Paul-François Morvan grew up in Dinan, in the northwestern French region of Brittany, but like so many budding artists he found his way to Paris, in his case in 1919. His timing coincided with a growing market for ex-libris designs, bookplates for the growing number of ‘discerning’ nouveau-riches amateurs collecting limited edition volumes of what the French call ‘curiosa’. Over the next half century Morvan produced well over two hundred of them, becoming one of the best-known ex-libris artists of the period. As well as using his own name and the initials PFM, he often used the nom d’artiste DAN for his bookplates.
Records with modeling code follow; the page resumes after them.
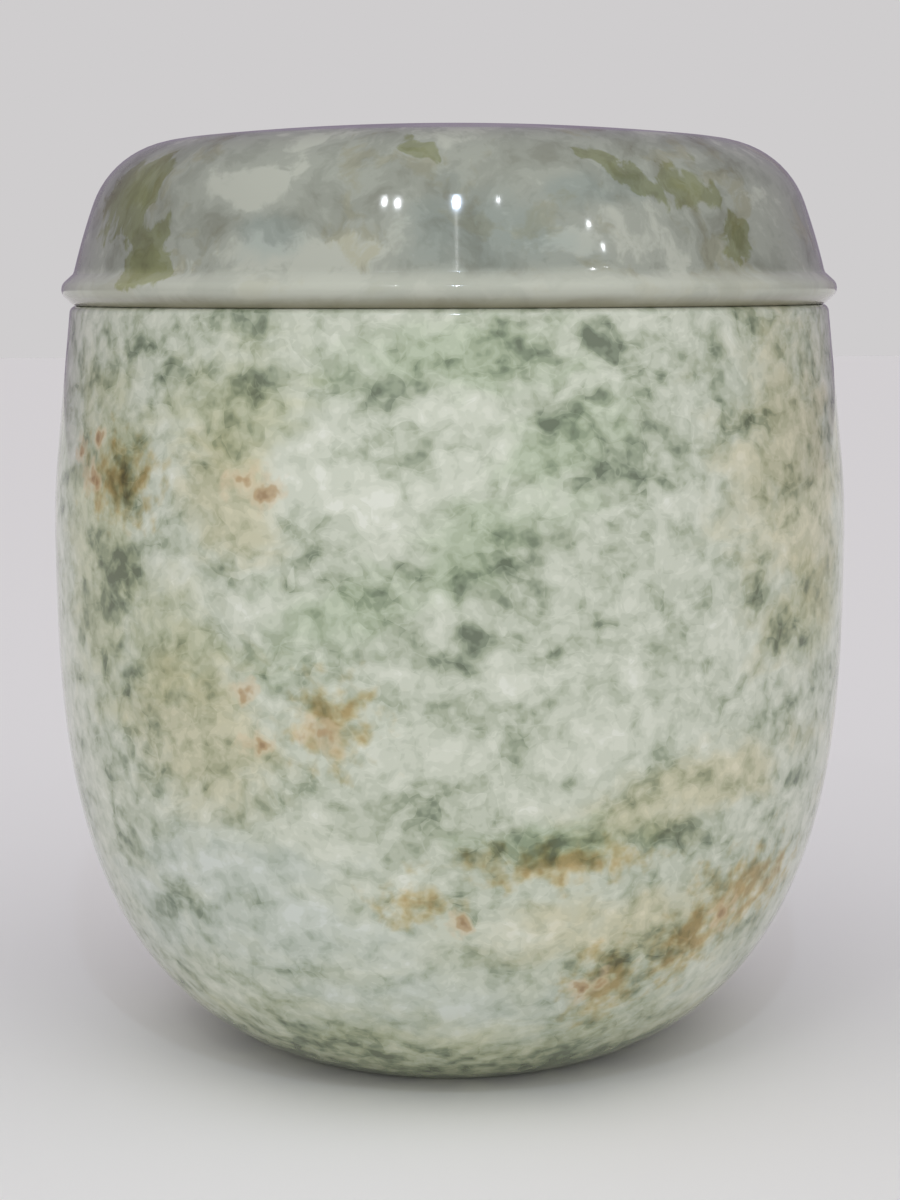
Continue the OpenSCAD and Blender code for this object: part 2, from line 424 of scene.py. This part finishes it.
colour = layer(tree, srgb("#69735E"), "#7F8A73", tone, 0.22, 0.29)
colour = layer(tree, colour, "#97A189", tone, 0.29, 0.35)
colour = layer(tree, colour, "#A9B19A", tone, 0.36, 0.41)
colour = layer(tree, colour, "#B6BDA8", tone, 0.42, 0.46)
colour = layer(tree, colour, "#C1C7B4", tone, 0.48, 0.52)
colour = layer(tree, colour, "#CBD0BE", tone, 0.55, 0.59)
colour = layer(tree, colour, "#D4D8C7", tone, 0.63, 0.68)
colour = layer(tree, colour, "#DEE1D3", tone, 0.72, 0.78)
colour = layer(tree, colour, "#EDF5E9", green, 1.4, 0.3, 0.9, "MULTIPLY")
colour = layer(tree, colour, "#F2F0DE", olive, 1.4, 0.3, 0.9, "MULTIPLY")
colour = layer(tree, colour, "#F0F4FA", cool, 1.4, 0.3, 0.9, "MULTIPLY")
colour = layer(tree, colour, "#FBF2DF", warm, 1.4, 0.3, 0.9, "MULTIPLY")
colour = layer(tree, colour, "#EEDDB9", ochre, 1.4, 0.4, 0.9, "MULTIPLY")
colour = layer(tree, colour, "#DFC9A0", ochre, 0.7, 0.0, 0.8, "MULTIPLY")
colour = layer(tree, colour, "#D6C3A0", rust, 2.0, 0.8, 0.5)
colour = layer(tree, colour, "#AB8C5E", rust, 0.9, 0.2, 0.65)
colour = layer(tree, colour, "#846541", rust, 0.2, -0.4, 0.55)
surface = add(tree, "ShaderNodeBsdfPrincipled", {"Base Color": colour, "Roughness": 0.08, "IOR": 1.56})
add(tree, "ShaderNodeOutputMaterial", {"Surface": surface.outputs[0]})

urn_body = turn("urn_body_stone", stepped(eased(body_outline)), stone)
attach(urn_body, "root")
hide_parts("urn_body")


# ---------------------------------------------------------------------------------------------------
# Lid
# A second block of the same quarry's stone, cloudier and greyer, turned to a low rounded cap with a bead
# round its base. It lifts off: a ring under it drops loosely into the mouth, and nothing fixes it.
# ---------------------------------------------------------------------------------------------------
lid_low, lid_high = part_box("urn_lid")
bead_nose_radius = lid_high.x / mm
lid_top = lid_high.z / mm
ring_foot = lid_low.z / mm
bead_height = 8.5
bead_rounding = 2.9
bead_turn = 48
bead_fillet = 0.7
side_lean = 14
shoulder_from = 20
shoulder_radius = 25
crown_from = 83.5
crown_thickness = 13
ring_play = 1
ring_width = 9
hollow_rounding = 20


def polar(angle):
    """Unit step at an angle of the outline."""
    return Vector((math.cos(math.radians(angle)), math.sin(math.radians(angle))))


# Bead: a rounded nose between two straight flanks, with a hollow fillet where it meets the side
nose_centre = Vector((bead_nose_radius - bead_rounding, body_height + bead_height / 2))
flank_rise = bead_height / 2 - bead_rounding * polar(bead_turn).y
flank_run = flank_rise * math.tan(math.radians(bead_turn))
bead_foot = nose_centre.x + bead_rounding * polar(bead_turn).x - flank_run
bead_top = Vector((bead_foot, body_height + bead_height))
fillet_reach = bead_fillet * math.tan(math.radians((90 - bead_turn + side_lean) / 2))
fillet_low = bead_top + fillet_reach * polar(bead_turn - 90)
fillet_centre = fillet_low + bead_fillet * polar(bead_turn)

# Side, shoulder and crown: three arcs that run into each other and end at the lid's height on the axis
crown_slope = (1 - polar(crown_from).y) / polar(crown_from).x
shoulder_step = shoulder_radius * (polar(crown_from) - polar(shoulder_from))
side_step = polar(shoulder_from) - polar(side_lean)
side_height = lid_top - bead_top.y - shoulder_step.y - crown_slope * (bead_foot + shoulder_step.x)
side_radius = side_height / (side_step.y + crown_slope * side_step.x)
side_centre = bead_top - side_radius * polar(side_lean)
side_from = side_lean + 2 * math.degrees(math.asin(fillet_reach / side_radius))
shoulder_centre = side_centre + (side_radius - shoulder_radius) * polar(shoulder_from)
crown_edge = shoulder_centre + shoulder_radius * polar(crown_from)
crown_radius = crown_edge.x / polar(crown_from).x
crown_centre = Vector((0, lid_top - crown_radius))

# Locating ring and the hollow inside it
ring_radius = mouth_radius - ring_play
hollow_radius = ring_radius - ring_width
ceiling = lid_top - crown_thickness
corner_centre = Vector((hollow_radius - hollow_rounding, ceiling - hollow_rounding))

lid_outline = [Vector((0, ceiling))]
lid_outline += arc(corner_centre, hollow_rounding, 90, 0, 24)
lid_outline += [Vector((hollow_radius, ring_foot)), Vector((ring_radius, ring_foot))]
lid_outline += [Vector((ring_radius, body_height)), Vector((bead_foot, body_height))]
lid_outline += arc(nose_centre, bead_rounding, -bead_turn, bead_turn, 16)
lid_outline += arc(fillet_centre, bead_fillet, 180 + bead_turn, 180 + side_lean, 6)
lid_outline += arc(side_centre, side_radius, side_from, shoulder_from, 32)
lid_outline += arc(shoulder_centre, shoulder_radius, shoulder_from, crown_from, 12)[1:]
lid_outline += arc(crown_centre, crown_radius, crown_from, 90, 50)[1:]

# The lid's marks, in the same terms as the body's; the first cloudy ring, round the bead, is a painted
# highlight that makes the bead paler all round
olive_patches = [
    (-55, 230, 15, 10, 0), (-45, 215, 10, 10, 0), (25, 235, 10, 3, -30), (40, 230, 10, 5, -20),
    (45, 220, 5, 8, -40), (-5, 240, 5, 2, -30), (150, 230, 15, 8, 20), (-140, 220, 10, 5, -30),
]
cloudy_patches = [
    (0, 205, full_turn, 5, 0), (0, 250, full_turn, 6, 0), (-30, 215, 15, 5, 0), (-15, 215, 15, 5, 0),
    (-30, 230, 10, 5, 0), (15, 215, 10, 5, 0), (45, 230, 15, 5, 0), (30, 220, 15, 8, 0),
    (120, 220, 20, 5, 0), (-160, 230, 20, 5, 0),
]
blue_patches = [
    (-25, 220, 10, 5, 0), (5, 220, 20, 10, 0), (20, 230, 15, 5, 0), (90, 220, 20, 10, 0),
    (-110, 230, 25, 10, 0), (180, 220, 25, 10, 0),
]

# The same marble from a cloudier, greyer bed, buffed to the same glassy gloss: broad soft clouds, few clots
lid_stone = bpy.data.materials.new("polished_cloudy_serpentine")
lid_stone.use_nodes = True
tree = lid_stone.node_tree
tree.nodes.clear()
metres = add(tree, "ShaderNodeTexCoord").outputs["Object"]
block = add(tree, "ShaderNodeVectorMath", {0: metres, 3: 1 / mm}, operation="SCALE").outputs[0]

# Sizes of the pattern in the lid's stone, and how far its flows push it
lid_curl_size = 7
lid_flow_size = 30
lid_flow_push = 18
lid_cloud_size = 18
curled = pushed(tree, block, lid_curl_size, curl_push, 1.0)
flowing = pushed(tree, curled, lid_flow_size, lid_flow_push)
lid_cloud_noise = {"Vector": flowing, "Scale": 1 / lid_cloud_size, "Detail": 5.0, "Roughness": 0.62}
clouds = add(tree, "ShaderNodeTexNoise", lid_cloud_noise)
cloud = add(tree, "ShaderNodeSeparateColor", {0: clouds.outputs["Color"]}).outputs
flat = unrolled(tree, curled)
olive = ragged(tree, nearest_mark(tree, flat, olive_patches), cloud[1], 4.5)
cloudy = ragged(tree, nearest_mark(tree, flat, cloudy_patches), cloud[2], 2.4)
blue = ragged(tree, nearest_mark(tree, flat, blue_patches), cloud[1], 2.4)

# Two level bands of painted light, a pale painted highlight on the bead and dark painted shade under its
# nose, so wide that they don't thin out towards the back
even_band = 2000
straight = unrolled(tree, block)
painted_highlight_bead_band = ragged(tree, nearest_mark(tree, straight, [(0, 206, even_band, 5, 0)]), cloud[1], 1.0)
painted_shade_under_bead = ragged(tree, nearest_mark(tree, straight, [(0, 201, even_band, 3.5, 0)]), cloud[2], 0.8)
# The cloudy patches raise the tone; the ring round the bead among them is a painted highlight
tone = raised(tree, cloud[0], cloudy, 1.5, 0.4, 0.14)
tone = raised(tree, tone, olive, 1.2, 0.7, -0.05)
colour = layer(tree, srgb("#6E6E5C"), "#7F8274", tone, 0.26, 0.36)
colour = layer(tree, colour, "#8C9083", tone, 0.36, 0.46)
colour = layer(tree, colour, "#979B8E", tone, 0.46, 0.54)
colour = layer(tree, colour, "#AEB1A3", tone, 0.56, 0.68)
colour = layer(tree, colour, "#E9F1F6", blue, 1.5, 0.3, 0.9, "MULTIPLY")
colour = layer(tree, colour, "#F4EEDD", cloud[2], 0.52, 0.62, 0.8, "MULTIPLY")
# Painted highlight: the bead made paler all round
colour = layer(tree, colour, "#BFC2B2", painted_highlight_bead_band, 1.2, 0.5, 0.6)
# Painted shade: dark olive-brown under the bead's nose
colour = layer(tree, colour, "#7D775C", painted_shade_under_bead, 1.3, 0.3, 0.8)
colour = layer(tree, colour, "#DDDFB8", olive, 1.1, 0.8, 0.95, "MULTIPLY")
colour = layer(tree, colour, "#E8E8CC", olive, 0.6, 0.2, 0.8, "MULTIPLY")
lid_surface = add(tree, "ShaderNodeBsdfPrincipled", {"Base Color": colour, "Roughness": 0.07, "IOR": 1.56})
add(tree, "ShaderNodeOutputMaterial", {"Surface": lid_surface.outputs[0]})

urn_lid = turn("urn_lid_stone", stepped(eased(lid_outline)), lid_stone)
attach(urn_lid, "root")
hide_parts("urn_lid")


# ---------------------------------------------------------------------------------------------------
# Studio
# A plain pale floor, a room whose soft light comes mostly from above and in front, and a few small bare
# lamps whose glints stand in the polish of the lid.
# ---------------------------------------------------------------------------------------------------
floor_size = 12000
floor_mesh = bpy.data.meshes.new("floor")
half = floor_size / 2 * mm
corners = [(-half, -half, 0), (half, -half, 0), (half, half, 0), (-half, half, 0)]
floor_mesh.from_pydata(corners, [], [(0, 1, 2, 3)])
floor = bpy.data.objects.new("floor", floor_mesh)
bpy.context.scene.collection.objects.link(floor)
floor_paint = bpy.data.materials.new("matt_white_paint")
floor_paint.use_nodes = True
floor_paint.node_tree.nodes.clear()
paint = add(floor_paint.node_tree, "ShaderNodeBsdfDiffuse", {"Color": srgb("#F0EFED")})
add(floor_paint.node_tree, "ShaderNodeOutputMaterial", {"Surface": paint.outputs[0]})
floor_mesh.materials.append(floor_paint)

# The room: brightest overhead and in front, dimmer and faintly lilac behind, with a pale grey backdrop
world = bpy.data.worlds.new("studio")
world.use_nodes = True
room = world.node_tree
room.nodes.clear()
towards = add(room, "ShaderNodeTexCoord").outputs["Generated"]
facing = {0: towards, 1: (0, -0.75, 0.66)}
lit = add(room, "ShaderNodeVectorMath", facing, operation="DOT_PRODUCT").outputs["Value"]
room_colour = layer(room, srgb("#7F7487"), "#FFFFFF", lit, -0.2, 1.0)
room_light = add(room, "ShaderNodeBackground", {"Color": room_colour, "Strength": 1.13})
backdrop = add(room, "ShaderNodeBackground", {"Color": srgb("#CFCDCE")})
seen = add(room, "ShaderNodeLightPath").outputs["Is Camera Ray"]
both = add(room, "ShaderNodeMixShader", {0: seen, 1: room_light.outputs[0], 2: backdrop.outputs[0]})
add(room, "ShaderNodeOutputWorld", {"Surface": both.outputs[0]})
bpy.context.scene.world = world
bpy.context.scene.view_settings.view_transform = "Standard"


def look_at(thing, target):
    """Turns a lamp to face a point."""
    thing.rotation_euler = (Vector(target) - thing.location).to_track_quat("-Z", "Y").to_euler()


lamp_distance = 1500


def small_lamp(name, bearing, rise, radius, power, colour):
    """A small bare lamp, placed by its bearing from the front and its rise over the body's rim."""
    light = bpy.data.lights.new(name, "POINT")
    light.shadow_soft_size = radius * mm
    light.energy = power
    light.color = srgb(colour)[:3]
    lamp = bpy.data.objects.new(name, light)
    level = lamp_distance * math.cos(math.radians(rise))
    bearing = math.radians(bearing)
    height = lamp_distance * math.sin(math.radians(rise)) + body_height
    lamp.location = Vector((level * math.sin(bearing), -level * math.cos(bearing), height)) * mm
    bpy.context.scene.collection.objects.link(lamp)


small_lamp("lamp_middle", 2.5, 38.5, 17, 5, "#CFE3FF")
small_lamp("lamp_left", -21.5, 38, 12, 1.0, "#F4F8FF")
small_lamp("lamp_left_inner", -17, 38, 13, 1.2, "#F4F8FF")
small_lamp("lamp_right", 16.5, 38.5, 8, 0.3, "#F4F8FF")
small_lamp("lamp_far_right", 45, 32, 8, 0.4, "#F4F8FF")
small_lamp("lamp_far_right_low", 48, 28, 8, 0.3, "#F4F8FF")

# A tube lamp hangs just under the middle one, facing the lid, and draws the fine streak down it
tube_width = 10
tube_length = 360
tube_light = bpy.data.lights.new("tube_lamp", "AREA")
tube_light.shape = "RECTANGLE"
tube_light.size = tube_width * mm
tube_light.size_y = tube_length * mm
tube_light.energy = 0.09
tube_lamp = bpy.data.objects.new("tube_lamp", tube_light)
tube_lamp.location = (50 * mm, -1200 * mm, 1000 * mm)
bpy.context.scene.collection.objects.link(tube_lamp)
look_at(tube_lamp, (0, -100 * mm, 220 * mm))

# Camera: as high as the lid's bead, looking slightly down, and a hair off to one side and off level
eye_aside = 0.25
eye_distance = 677
eye_height = 208.8
pitch = 7.42
roll = 0.15
focal_share = 2.054
camera_data = bpy.data.cameras.new("camera")
camera_data.lens = camera_data.sensor_width * focal_share
camera = bpy.data.objects.new("camera", camera_data)
camera.location = (eye_aside * mm, -eye_distance * mm, eye_height * mm)
camera.rotation_euler = (math.radians(90 - pitch), math.radians(roll), 0)
bpy.context.scene.collection.objects.link(camera)
bpy.context.scene.camera = camera
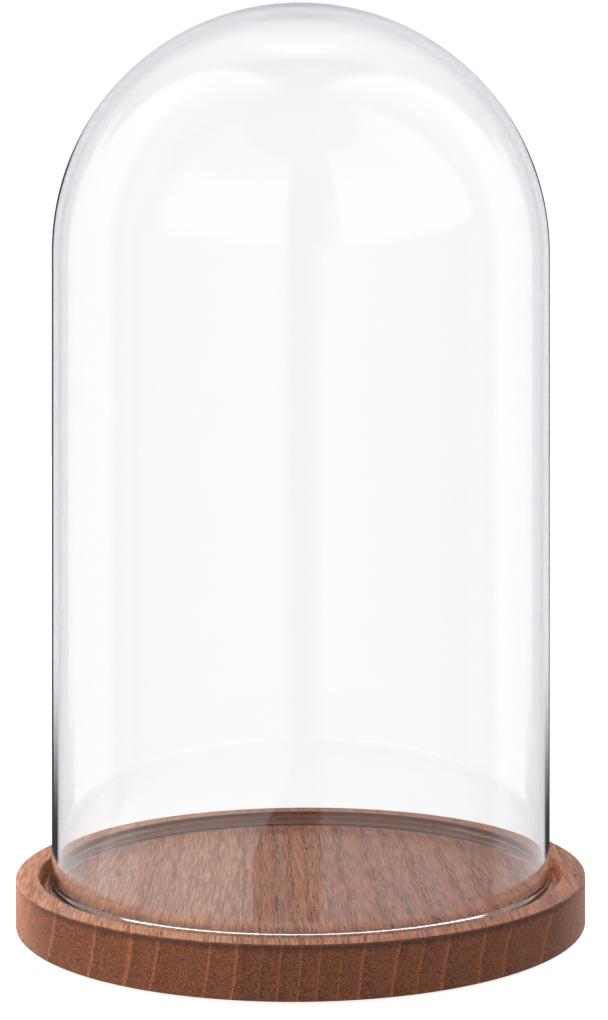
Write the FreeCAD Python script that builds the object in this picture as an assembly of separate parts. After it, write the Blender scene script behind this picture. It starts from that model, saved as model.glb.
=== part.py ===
import FreeCAD, Part
import math
import os

from FreeCAD import Vector

# Bell jar dome: a clear blown-glass bell that stands loose in a round recess turned into a
# wooden base. Millimetres. +Z is up, and the origin is on the axis, on the surface that the
# foot pads stand on. The grain and the glue line of the base run along Y.

# Wooden base
rim_width = 9.4  # of the flat rim around the recess
base_thickness = 19.3
base_edge_round = 0.8
stave_joint_x = -23.5  # the glue line between the two staves

# Recess in the base: the dome stands in it, and its floor is the display floor
recess_depth = 5.8
recess_edge_round = 1.0

# Glass dome: a straight bell with a hemispherical crown and a rolled, flared rim
dome_diameter = 197.4
dome_height = 347.9
wall_thickness = 2.5
crown_thickness = 3.2
rim_thickness = 3.8
rim_flare = 1.4  # how far the rim stands out past the wall
flare_height = 6.0

# Felt foot pads, on a circle under the base
pad_diameter = 20.0
pad_thickness = 1.0
pad_inset = 10.0  # from the edge of the base to the edge of a pad
pad_angles = {"foot_pad_right": 0.0, "foot_pad_back_left": 120.0, "foot_pad_front_left": 240.0}

# Clearances
seat_clearance = 3.0  # from the rim of the dome to the wall of the recess
rest_gap = 0.2  # under the rim of the dome

# Worked out from the sizes above
dome_radius = dome_diameter / 2
recess_radius = dome_radius + rim_flare + seat_clearance
base_radius = recess_radius + rim_width
base_bottom = pad_thickness
base_top = base_bottom + base_thickness
recess_floor = base_top - recess_depth
dome_bottom = recess_floor + rest_gap


def at(radius, height):
    """A point of a profile, which is drawn in the XZ plane and turned about Z."""
    return Vector(radius, 0, height)


def line(start, end):
    return Part.makeLine(start, end)


def arc(start, middle, end):
    return Part.Arc(start, middle, end).toShape()


def quarter_round(corner, into, towards, radius):
    """The arc that rounds a square corner, from the side that lies along into to the side
    that lies along towards. Both are unit vectors that point away from the corner."""
    start = corner + into * radius
    end = corner + towards * radius
    centre = start + towards * radius
    outwards = (corner - centre).normalize()
    return arc(start, centre + outwards * radius, end)


def turned(edges):
    """The solid that a closed profile makes when it is turned about Z."""
    profile = Part.Face(Part.Wire(edges))
    return profile.revolve(Vector(0, 0, 0), Vector(0, 0, 1), 360)


def whole_base():
    """The turned disc with its recess, before it is divided into staves."""
    inwards, outwards, up, down = Vector(-1, 0, 0), Vector(1, 0, 0), Vector(0, 0, 1), Vector(0, 0, -1)
    low = at(base_radius, base_bottom)
    high = at(base_radius, base_top)
    mouth = at(recess_radius, base_top)
    return turned([
        line(at(0, base_bottom), low + inwards * base_edge_round),
        quarter_round(low, inwards, up, base_edge_round),
        line(low + up * base_edge_round, high + down * base_edge_round),
        quarter_round(high, down, inwards, base_edge_round),
        line(high + inwards * base_edge_round, mouth + outwards * recess_edge_round),
        quarter_round(mouth, outwards, down, recess_edge_round),
        line(mouth + down * recess_edge_round, at(recess_radius, recess_floor)),
        line(at(recess_radius, recess_floor), at(0, recess_floor)),
        line(at(0, recess_floor), at(0, base_bottom)),
    ])


def stave(base, low_x, high_x):
    """The part of the base that lies between two planes across X."""
    blank = Part.makeBox(high_x - low_x, 2 * base_radius, base_top, Vector(low_x, -base_radius, 0))
    return base.common(blank)


def touch_point(point, centre, radius, side):
    """Where a straight line from a point touches a circle. The side is 1 for the touch point
    that lies clockwise from the point, and -1 for the other one."""
    to_point = point - centre
    direction = math.atan2(to_point.z, to_point.x)
    angle = direction - side * math.acos(radius / to_point.Length)
    return centre + Vector(math.cos(angle), 0, math.sin(angle)) * radius


def glass_dome():
    """The bell, in one turned profile: outside, rolled rim, inside. The inner crown has its
    centre lower than the outer one, so that the glass thickens evenly towards the top."""
    inner_radius = dome_radius - wall_thickness
    springing = dome_bottom + dome_height - dome_radius
    inner_springing = springing - (crown_thickness - wall_thickness)
    flare_top = dome_bottom + flare_height
    half_way = math.sqrt(0.5)

    rim_radius = rim_thickness / 2
    rim_centre = at(dome_radius + rim_flare - rim_radius, dome_bottom + rim_radius)
    outer_touch = touch_point(at(dome_radius, flare_top), rim_centre, rim_radius, 1)
    inner_touch = touch_point(at(inner_radius, flare_top), rim_centre, rim_radius, -1)

    outer_crown = arc(
        at(0, springing + dome_radius),
        at(dome_radius * half_way, springing + dome_radius * half_way),
        at(dome_radius, springing),
    )
    inner_crown = arc(
        at(inner_radius, inner_springing),
        at(inner_radius * half_way, inner_springing + inner_radius * half_way),
        at(0, inner_springing + inner_radius),
    )
    return turned([
        outer_crown,
        line(at(dome_radius, springing), at(dome_radius, flare_top)),
        line(at(dome_radius, flare_top), outer_touch),
        arc(outer_touch, rim_centre + Vector(0, 0, -rim_radius), inner_touch),
        line(inner_touch, at(inner_radius, flare_top)),
        line(at(inner_radius, flare_top), at(inner_radius, inner_springing)),
        inner_crown,
        line(at(0, inner_springing + inner_radius), at(0, springing + dome_radius)),
    ])


def foot_pad(angle):
    """One round pad under the base, at an angle in degrees from +X."""
    turn = math.radians(angle)
    reach = base_radius - pad_inset - pad_diameter / 2
    centre = Vector(reach * math.cos(turn), reach * math.sin(turn), 0)
    return Part.makeCylinder(pad_diameter / 2, pad_thickness, centre)


def main():
    base = whole_base()
    parts = {
        "glass_dome": glass_dome(),
        "base_stave_left": stave(base, -base_radius, stave_joint_x),
        "base_stave_right": stave(base, stave_joint_x, base_radius),
    }
    for name, angle in pad_angles.items():
        parts[name] = foot_pad(angle)

    os.makedirs("parts", exist_ok=True)
    for name, shape in parts.items():
        shape.exportStep(f"parts/{name}.step")
        box = shape.BoundBox
        print(f"{name}: {shape.Volume / 1000:.2f} cm3, z {box.ZMin:.2f} to {box.ZMax:.2f}")


main()
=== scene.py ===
# %% [markdown]
# # A glass bell jar on a turned wooden base
#
# This lesson dresses a measured CAD model. The CAD file already says where every piece is and
# how large it is, so nothing here is placed by eye: each piece is modelled to the box of the
# CAD node that it stands for. There are three kinds of thing to make: one blown-glass bell,
# two glued staves of stained wood, and three felt pads that the base stands on.

# %% Load the CAD model
import math

import bpy
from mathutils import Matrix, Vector


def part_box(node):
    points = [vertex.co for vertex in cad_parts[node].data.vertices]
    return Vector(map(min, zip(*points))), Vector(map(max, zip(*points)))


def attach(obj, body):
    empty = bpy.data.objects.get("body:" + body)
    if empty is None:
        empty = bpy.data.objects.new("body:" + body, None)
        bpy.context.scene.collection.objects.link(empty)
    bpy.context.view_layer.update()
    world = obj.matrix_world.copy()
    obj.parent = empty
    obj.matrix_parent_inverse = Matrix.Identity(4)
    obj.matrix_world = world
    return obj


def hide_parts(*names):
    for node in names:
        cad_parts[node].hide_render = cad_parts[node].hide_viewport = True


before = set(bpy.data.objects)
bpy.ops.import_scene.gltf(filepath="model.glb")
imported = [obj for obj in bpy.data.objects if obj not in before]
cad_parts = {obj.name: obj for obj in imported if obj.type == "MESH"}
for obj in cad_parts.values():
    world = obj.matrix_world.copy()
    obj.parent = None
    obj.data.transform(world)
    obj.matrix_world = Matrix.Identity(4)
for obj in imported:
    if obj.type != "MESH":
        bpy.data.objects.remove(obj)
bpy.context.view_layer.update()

mm = 0.001

# %% [markdown]
# ## The camera
#
# A camera that looks level keeps upright edges upright, which matters for a tall straight
# object such as this one. A level camera would cut the base off, so the picture is shifted in
# the camera instead of tilting it, as on a view camera. A longish lens from 70 cm away gives
# the gentle ellipses of the rim. The grain of the base runs along Y, and the camera looks
# three degrees to the right of it, because the base was put down slightly turned.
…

In addition to his ex-libris work, Morvan illustrated a number of books, the first being an edition of Robert Guy D‘Helle’s La geste du vase de Soissons (The Sign of the Soissons Vase) in 1937. In 1945 he wrote and illustrated a modern fairy tale, Le prince aux oeillets (Prince of the Carnations). Other editions illustrated by Morvan include Marcel Diamant-Berger’s L’éternel m’a dit (The Lord Spoke to Me) and Sylvain Bonmariage’s Le pêcheur à la ligne et les poissons (The Angler and the Fish). He also illustrated two decidedly erotic texts, Chansons de salle de garde in 1938 and a single hand-painted edition of Anatole France’s La leçon bien apprise (The Well-learned Lesson) in 1948 which was commissioned by the book collector A G Stainforth.
Morvan’s output included postcards and greetings cards, and possibly his best-known production, a 1942 series of twelve wartime postcards titled Les alliés en France (Allies in France).